◆ TASK DIRECTIONS:
In the listing that follows, locate the line containing "bumper_tyre();" and the line containing "obj.parent = None". Retype exactly those two lines and every line between them, and nothing more.

◆ GIVEN DATA:
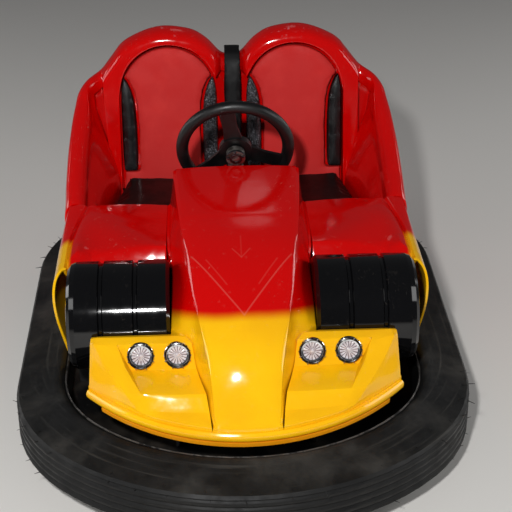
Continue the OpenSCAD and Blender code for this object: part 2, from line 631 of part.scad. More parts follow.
// Seat furniture
box_plan = [[418, box_front], [418, 400], [400, 470], [362, 545]];
box_hollow = [[412, box_front + 6], [412, 399], [394.5, 468], [358, 539]];
function both(half) = concat(half, [for (k = [len(half) - 1 : -1 : 0]) [-half[k][0], half[k][1]]]);
module seat_box() {
    color([0.05, 0.05, 0.05]) difference() {
        translate([0, 0, floor_z]) linear_extrude(box_top - floor_z)
            polygon(both(box_plan));
        translate([0, 0, floor_z - 1]) linear_extrude(box_top - floor_z - 5)
            polygon(both(box_hollow));
    }
}
cushion_in = 26;
cushion_end = 460;
module cushion(s) {
    color([0.04, 0.04, 0.04]) translate([0, 0, cushion_z - cushion_t]) linear_extrude(cushion_t)
        polygon([for (p = [[cushion_in, box_front + 6], [cushion_in + 8, box_front - 4], [362, box_front - 4],
                           [374, box_front + 8], [369, 260], [357, 335], [341, 420], [335, 438],
                           [332, cushion_end], [cushion_in, cushion_end]])
                 [s * p[0], p[1]]]);
}
module cushion_left() {
    cushion(-1);
}
module cushion_right() {
    cushion(1);
}

// Seat backs lie in a plane that leans back: x across, y up the plane, z out of it
pad_t = 34;
pad_low = -66;
module in_back(s) {
    translate([s * hump_x, back_y, back_base]) rotate([90 - back_lean, 0, 0]) children();
}
module arch() {
    translate([0, arch_c]) circle(arch_r, $fn = 72);
    translate([-arch_r, pad_low]) square([2 * arch_r, arch_c - pad_low]);
}
bolster = [[150, 0], [101, 0], [100, 150], [103, 212], [110, 250], [122, 280], [139, 300], [150, 304]];
module back_pad(s) {
    color([0.62, 0.05, 0.05]) in_back(s) linear_extrude(pad_t)
        difference() {
            arch();
            for (m = [-1, 1]) polygon([for (p = bolster) [m * (p[0] - seam), p[1] == 0 ? -1 : p[1] + seam]]);
        }
}
module bolster_pair(s) {
    color([0.04, 0.04, 0.04]) in_back(s) linear_extrude(pad_t + 8)
        intersection() {
            arch();
            for (m = [-1, 1]) polygon([for (p = bolster) [m * p[0], p[1]]]);
        }
}
module back_pad_left() {
    back_pad(-1);
}
module back_pad_right() {
    back_pad(1);
}
module bolsters() {
    for (s = [-1, 1]) bolster_pair(s);
}
spine_w = 54;
spine_x = 4;
module centre_spine() {
    color([0.04, 0.04, 0.04])
        translate([spine_x - spine_w / 2, 0, 0]) rotate([90, 0, 90]) linear_extrude(spine_w)
        polygon([[back_y - 43, back_base], [back_y, back_base], [plane_y(728) - 2 * seam, 728], [525, 738],
                 [525, 768], [535, 792], [562, 800], [588, 800], [588, 809], [562, 811], [530, 803], [510, 780],
                 [496, 735]]);
}

// Footwell: bulkhead behind the dummy wheels, rubber mat and pedal
bulk_y = deck_front + 4;
bulk_top = 424;
module bulkhead() {
    color([0.05, 0.05, 0.05]) translate([0, bulk_y + 10, 0]) rotate([90, 0, 0]) linear_extrude(5)
        difference() {
            polygon([[-448, floor_z], [448, floor_z], [460, 300], [460, bulk_top],
                     [-460, bulk_top], [-460, 300]]);
            translate([0, 406]) circle(38);
            translate([-box_x - 10, floor_z - 1]) square([2 * box_x + 20, box_z + 8 - floor_z]);
        }
}
mat_x = 376;
module floor_mat() {
    color([0.08, 0.08, 0.08]) translate([-mat_x, box_y - drive_y + 2, floor_z])
        cube([2 * mat_x, box_front - box_y + drive_y - 8, 4]);
}
module pedal() {
    color([0.3, 0.3, 0.32]) {
        translate([-300, -136, floor_z + 4]) cube([90, 70, 8]);
        translate([-296, -70, floor_z + 10]) rotate([145, 0, 0]) translate([0, 0, -8]) cube([82, 110, 8]);
        translate([-265, -120, floor_z + 10]) cube([20, 12, 30]);
    }
}
module battery() {
    color([0.2, 0.2, 0.22]) translate([-180, 210, floor_z]) cube([360, 180, 225]);
}

// Lamps: bezel with a notched chrome ring, and a lens; the face leans as the nose does
lamp_lean = atan2(18, 66);
module lamp_frame(x) {
    translate([x, -527, 385.6]) rotate([90 - lamp_lean, 0, 0]) children();
}
module bezel(x) {
    color([0.8, 0.8, 0.82]) lamp_frame(x) difference() {
        rotate_extrude($fn = 64)
            polygon([[23, 0], [lamp_d / 2 - 2, 0], [lamp_d / 2, 3], [lamp_d / 2 - 1, 9], [30, 12],
                     [27, 8], [23, 7]]);
        for (a = [0 : 45 : 315]) rotate([0, 0, a]) translate([30.5, -2, 7]) cube([6, 4, 8]);
    }
}
module lens(x) {
    color([0.9, 0.92, 0.95]) lamp_frame(x) translate([0, 0, 0.5])
        rotate_extrude($fn = 64) polygon([[0, 0], [22.7, 0], [22.7, 7], [18, 11], [8, 14], [0, 14.5]]);
}
lamp_xs = [-lamp_x_out, -lamp_x_in, lamp_x_in, lamp_x_out];
module lamp_bezels() {
    for (x = lamp_xs) bezel(x);
}
module lamp_lenses() {
    for (x = lamp_xs) lens(x);
}

bumper_tyre();
bumper_rim();
floor_pan();
frame_rails();
frame_cross();
rear_axle();
rear_tyre_left();
rear_tyre_right();
rear_hub_left();
rear_hub_right();
drive_fork();
drive_motor();
drive_tyre();
drive_hub();
drive_mount();
gear_head();
column_jacket();
steering_wheel();
bonnet();
deck_left();
deck_right();
nose_left();
nose_right();
nose_lip();
nose_apron();
dummy_wheel_left();
dummy_wheel_right();
seat_shell();
seat_box();
cushion_left();
cushion_right();
back_pad_left();
back_pad_right();
bolsters();
centre_spine();
bulkhead();
floor_mat();
pedal();
battery();
lamp_bezels();
lamp_lenses();
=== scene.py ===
# %% [markdown]
# A two-seat ride bumper car. The moulded body, the rubber bumper, the wheels and the steering come from the packed
# CAD model, which is a fixed frame here. This file gives each surface its finish, and adds what a drawing of solids
# can't say: crowned vinyl pads, lamp lenses with their petals, the bumper's vent hairs, bolts and ribs.

# %% Load the frame and keep its size
import math
import random
import bpy
import bmesh
import numpy as np
from mathutils import Matrix, Vector


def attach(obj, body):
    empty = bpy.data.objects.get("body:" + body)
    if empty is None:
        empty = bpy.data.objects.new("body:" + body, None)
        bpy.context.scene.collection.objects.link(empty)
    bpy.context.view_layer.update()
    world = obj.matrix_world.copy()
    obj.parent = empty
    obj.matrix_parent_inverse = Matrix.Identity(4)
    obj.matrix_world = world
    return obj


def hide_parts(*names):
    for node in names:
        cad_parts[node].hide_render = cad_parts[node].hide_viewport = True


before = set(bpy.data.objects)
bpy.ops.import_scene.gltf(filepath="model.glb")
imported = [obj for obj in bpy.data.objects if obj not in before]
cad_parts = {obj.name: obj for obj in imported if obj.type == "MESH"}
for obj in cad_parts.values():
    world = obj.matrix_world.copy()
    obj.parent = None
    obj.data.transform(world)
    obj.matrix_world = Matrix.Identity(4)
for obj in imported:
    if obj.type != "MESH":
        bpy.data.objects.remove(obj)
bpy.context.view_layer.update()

# %% [markdown]
# The camera stands where the photographer did: above the nose, a little to the left, looking down at the seats.
# It is set from a position and three angles, so that its matrix can be read as a person would say it.

# %% Camera
EYE = Vector((-0.08464, -3.52133, 2.19997))
YAW, PITCH, ROLL = 0.0383159, 0.4763698, 0.0109203
ahead = Vector((math.sin(YAW) * math.cos(PITCH), math.cos(YAW) * math.cos(PITCH), -math.sin(PITCH)))
level = Vector((math.cos(YAW), -math.sin(YAW), 0))
down = ahead.cross(level)
right = math.cos(ROLL) * level + math.sin(ROLL) * down
up = math.sin(ROLL) * level - math.cos(ROLL) * down
camera_data = bpy.data.cameras.new("camera")
camera_data.sensor_width = 36
camera_data.lens = 98.96
camera = bpy.data.objects.new("camera", camera_data)
bpy.context.scene.collection.objects.link(camera)
camera.matrix_world = Matrix(((right.x, up.x, -ahead.x, EYE.x), (right.y, up.y, -ahead.y, EYE.y),
                              (right.z, up.z, -ahead.z, EYE.z), (0, 0, 0, 1)))
bpy.context.scene.camera = camera
print("camera looks down", round(math.degrees(PITCH), 1), "degrees")

# %% [markdown]
# Operators act on whatever is selected, so each step starts by selecting one object only. These small helpers do
# what the hand does in the viewport: pick an object, go into edit mode, pick faces or edges by their place.

# %% Helpers for picking
def pick(obj):
    if bpy.context.object and bpy.context.object.mode != "OBJECT":
        bpy.ops.object.mode_set(mode="OBJECT")
    bpy.ops.object.select_all(action="DESELECT")
    obj.select_set(True)
    bpy.context.view_layer.objects.active = obj
    return obj


def edit_all(obj, kind="VERT"):
    pick(obj)
    bpy.ops.object.mode_set(mode="EDIT")
    bpy.ops.mesh.select_mode(type=kind)
    bpy.ops.mesh.select_all(action="SELECT")


def edit_where(obj, kind, test):
    """Edit mode with only the vertices, edges or faces whose centre and normal pass the test."""
    edit_all(obj, kind)
    bpy.ops.mesh.select_all(action="DESELECT")
    bm = bmesh.from_edit_mesh(obj.data)
    bm.normal_update()
    if kind == "FACE":
        for f in bm.faces:
            f.select_set(bool(test(f.calc_center_median(), f.normal)))
    elif kind == "EDGE":
        for e in bm.edges:
            e.select_set(bool(test((e.verts[0].co + e.verts[1].co) / 2, e)))
    else:
        for v in bm.verts:
            v.select_set(bool(test(v.co, v.normal)))
    bm.select_flush_mode()
    bmesh.update_edit_mesh(obj.data)


def done(obj):
    bpy.ops.object.mode_set(mode="OBJECT")
    pick(obj)


def settle(obj, name):
    """The finished piece's place goes into its mesh, so its object sits at the origin."""
    pick(obj)
    bpy.ops.object.transform_apply(location=True, rotation=True, scale=True)
    obj.name = name
    obj.data.name = name
    return obj


def twin(obj, name, matrix):
    """A copy with its own mesh, moved by a matrix; a mirrored one gets its faces turned back."""
    copy = bpy.data.objects.new(name, obj.data.copy())
    bpy.context.scene.collection.objects.link(copy)
    copy.data.transform(matrix)
    if matrix.determinant() < 0:
        copy.data.flip_normals()
    return copy


def join(parts, name):
    pick(parts[0])
    for p in parts:
        p.select_set(True)
    if len(parts) > 1:
        bpy.ops.object.join()
    return settle(bpy.context.object, name)


def smooth(obj, angle=35):
    pick(obj)
    bpy.ops.object.shade_smooth_by_angle(angle=math.radians(angle))


MIRROR = Matrix.Scale(-1, 4, (1, 0, 0))
print("helpers for picking, joining and mirroring are ready")

# %% [markdown]
# The body panels come from the CAD as plain facets. A gloss coat shows every facet, so each panel gets a copy in
# which the facets are joined again to squares, rounded by subdivision, and kept crisp where the real mould has an
# edge. A small bevel then gives those edges the soft highlight that every laid-up moulding has.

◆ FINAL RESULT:
bumper_tyre();
bumper_rim();
floor_pan();
frame_rails();
frame_cross();
rear_axle();
rear_tyre_left();
rear_tyre_right();
rear_hub_left();
rear_hub_right();
drive_fork();
drive_motor();
drive_tyre();
drive_hub();
drive_mount();
gear_head();
column_jacket();
steering_wheel();
bonnet();
deck_left();
deck_right();
nose_left();
nose_right();
nose_lip();
nose_apron();
dummy_wheel_left();
dummy_wheel_right();
seat_shell();
seat_box();
cushion_left();
cushion_right();
back_pad_left();
back_pad_right();
bolsters();
centre_spine();
bulkhead();
floor_mat();
pedal();
battery();
lamp_bezels();
lamp_lenses();
=== scene.py ===
# %% [markdown]
# A two-seat ride bumper car. The moulded body, the rubber bumper, the wheels and the steering come from the packed
# CAD model, which is a fixed frame here. This file gives each surface its finish, and adds what a drawing of solids
# can't say: crowned vinyl pads, lamp lenses with their petals, the bumper's vent hairs, bolts and ribs.

# %% Load the frame and keep its size
import math
import random
import bpy
import bmesh
import numpy as np
from mathutils import Matrix, Vector


def attach(obj, body):
    empty = bpy.data.objects.get("body:" + body)
    if empty is None:
        empty = bpy.data.objects.new("body:" + body, None)
        bpy.context.scene.collection.objects.link(empty)
    bpy.context.view_layer.update()
    world = obj.matrix_world.copy()
    obj.parent = empty
    obj.matrix_parent_inverse = Matrix.Identity(4)
    obj.matrix_world = world
    return obj


def hide_parts(*names):
    for node in names:
        cad_parts[node].hide_render = cad_parts[node].hide_viewport = True


before = set(bpy.data.objects)
bpy.ops.import_scene.gltf(filepath="model.glb")
imported = [obj for obj in bpy.data.objects if obj not in before]
cad_parts = {obj.name: obj for obj in imported if obj.type == "MESH"}
for obj in cad_parts.values():
    world = obj.matrix_world.copy()
    obj.parent = None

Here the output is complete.